Throughout her account literary influence is an important theme. Harold Bloom would be proud of her! How did this mercantile public servant of middle rank come to be the foremost poet of the English language in his time? Who were the poets that influenced him? How did he create a new form in English poetry? Turner ably suggests answers to all these and more questions.

For me there are two reasons for interest in Chaucer. Like many of my generation I studied the General Prologue at O’level. I still have enormously fond memories of those English lessons at Denefield Comprehensive in Reading as we tried our Middle English pronunciation. “Whan that Aprille …” still takes me back to the intensity of adolescence and the total joy of the sound of this magnificent poetry.

The second reason for my interest is Julian of Norwich.
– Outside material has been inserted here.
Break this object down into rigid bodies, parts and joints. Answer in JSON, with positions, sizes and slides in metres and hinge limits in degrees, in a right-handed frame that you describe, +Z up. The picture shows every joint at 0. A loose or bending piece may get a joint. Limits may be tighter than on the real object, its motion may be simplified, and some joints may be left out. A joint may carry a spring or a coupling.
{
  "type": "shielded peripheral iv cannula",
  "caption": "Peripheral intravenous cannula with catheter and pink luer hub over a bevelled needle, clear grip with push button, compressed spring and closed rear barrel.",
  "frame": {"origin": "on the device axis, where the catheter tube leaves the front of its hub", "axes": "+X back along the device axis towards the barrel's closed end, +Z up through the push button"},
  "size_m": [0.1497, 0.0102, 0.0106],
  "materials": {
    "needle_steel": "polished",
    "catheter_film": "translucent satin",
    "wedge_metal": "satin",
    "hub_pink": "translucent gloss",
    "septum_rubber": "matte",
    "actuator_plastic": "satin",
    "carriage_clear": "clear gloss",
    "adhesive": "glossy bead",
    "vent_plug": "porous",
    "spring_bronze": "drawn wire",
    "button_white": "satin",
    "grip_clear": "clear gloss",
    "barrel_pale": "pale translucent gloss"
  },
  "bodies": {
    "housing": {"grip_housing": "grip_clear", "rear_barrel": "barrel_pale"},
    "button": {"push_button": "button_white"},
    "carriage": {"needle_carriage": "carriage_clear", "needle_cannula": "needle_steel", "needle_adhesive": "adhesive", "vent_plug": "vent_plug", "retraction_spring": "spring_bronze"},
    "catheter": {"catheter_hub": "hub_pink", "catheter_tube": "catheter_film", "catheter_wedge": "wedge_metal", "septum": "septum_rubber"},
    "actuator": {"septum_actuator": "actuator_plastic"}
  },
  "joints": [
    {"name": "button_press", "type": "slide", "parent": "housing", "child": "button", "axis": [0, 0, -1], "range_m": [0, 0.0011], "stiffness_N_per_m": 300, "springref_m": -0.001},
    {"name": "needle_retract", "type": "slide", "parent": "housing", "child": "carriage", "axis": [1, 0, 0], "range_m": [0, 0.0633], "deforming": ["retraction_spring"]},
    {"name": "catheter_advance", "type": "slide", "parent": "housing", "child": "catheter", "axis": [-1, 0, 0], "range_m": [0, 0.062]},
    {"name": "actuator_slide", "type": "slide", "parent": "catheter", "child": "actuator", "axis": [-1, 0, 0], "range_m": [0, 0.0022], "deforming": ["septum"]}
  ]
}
Julian and Chaucer are almost exact contemporaries. Both probably born just before, or at the middle of the fourteenth century, Chaucer dying in the autumn of the first year of the fifteenth, Julian possibly living longer. Exact contemporaries and both pioneers of written English. Julian’s the first book we have written in English by a woman. Chaucer, although we have other books and poems written by men, a true pioneer of English poetry. I find this chronological equality pleasing, even if it took until the twentieth century for Julian’s importance to be widely recognised.

Simon Parke, Anglican priest, spiritual writer, guide and retreat giver has recently written a remarkable imagined life of Julian. Whether or not he is correct in the details he constructs it is a compelling read. I reviewed it on this blog here. I was interested, in reading Turner, to see how plausible Parke’s account seemed alongside a real fourteenth century life, and was pleased that reading Turner did not make me doubt Parke at all.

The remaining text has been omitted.